Cotlook’s estimate of US production was reduced following release of USDA’s most recent crop assessment, which took account of the damage inflicted about a month earlier by Hurricane Michael. Output is placed at just over four million tonnes, representing a decline of around 12 percent from last year. Elsewhere in the Northern Hemisphere, downward adjustments were made for India and Pakistan, where the adverse impact of pests and water shortages during the growing season became clearer. Unhelpful weather during the growing season also saw estimates lowered for some of the major Central Asian producers. The only notable increase was for Brazil, where observers continue to predict a sharp expansion of planted area. Our forecast has been increased to 2.3 million tonnes, which would represent a new record, but is still considered conservative in some circles.
On the consumption front, the above-mentioned macro-economic issues have weighed on market sentiment and a downward bias is evident in many forecasts. Our figures underwent only one major adjustment in November, a reduction of 200,000 tonnes for Turkey, owing to the impact of financial difficulties faced by the country during recent months. However, close attention will continue to be paid to China, where burgeoning stocks throughout the textile pipeline are construed as being indicative of a slowing market.

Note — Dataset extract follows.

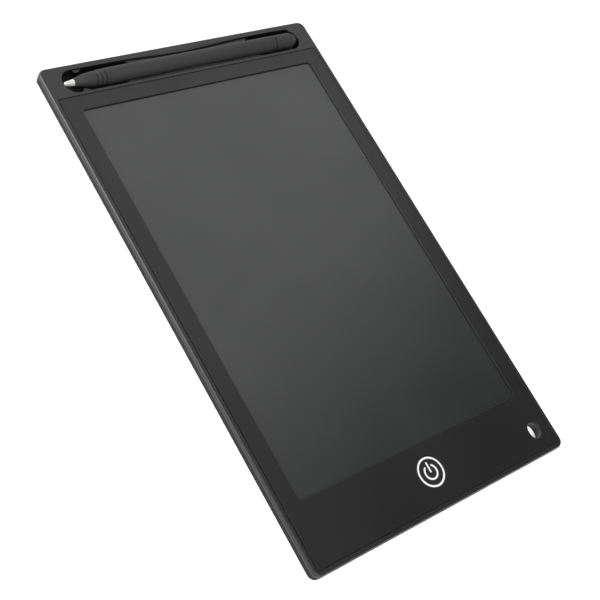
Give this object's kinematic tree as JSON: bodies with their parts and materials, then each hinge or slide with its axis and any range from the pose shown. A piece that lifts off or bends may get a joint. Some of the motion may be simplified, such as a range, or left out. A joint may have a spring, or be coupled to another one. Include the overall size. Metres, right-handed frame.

Taking account of these changes, Cotlook’s estimate of world production in 2018/19 stands at 26.02 million tonnes, against 26.523 in the previous season, while our figure for consumption is 26.84 million tonnes (versus 26.268 in 2017/18). Our assessment of the world balance sheet therefore implies a reduction in global stock levels of 820,000 tonnes at the end of 2018/19, which the change occurring almost entirely in China.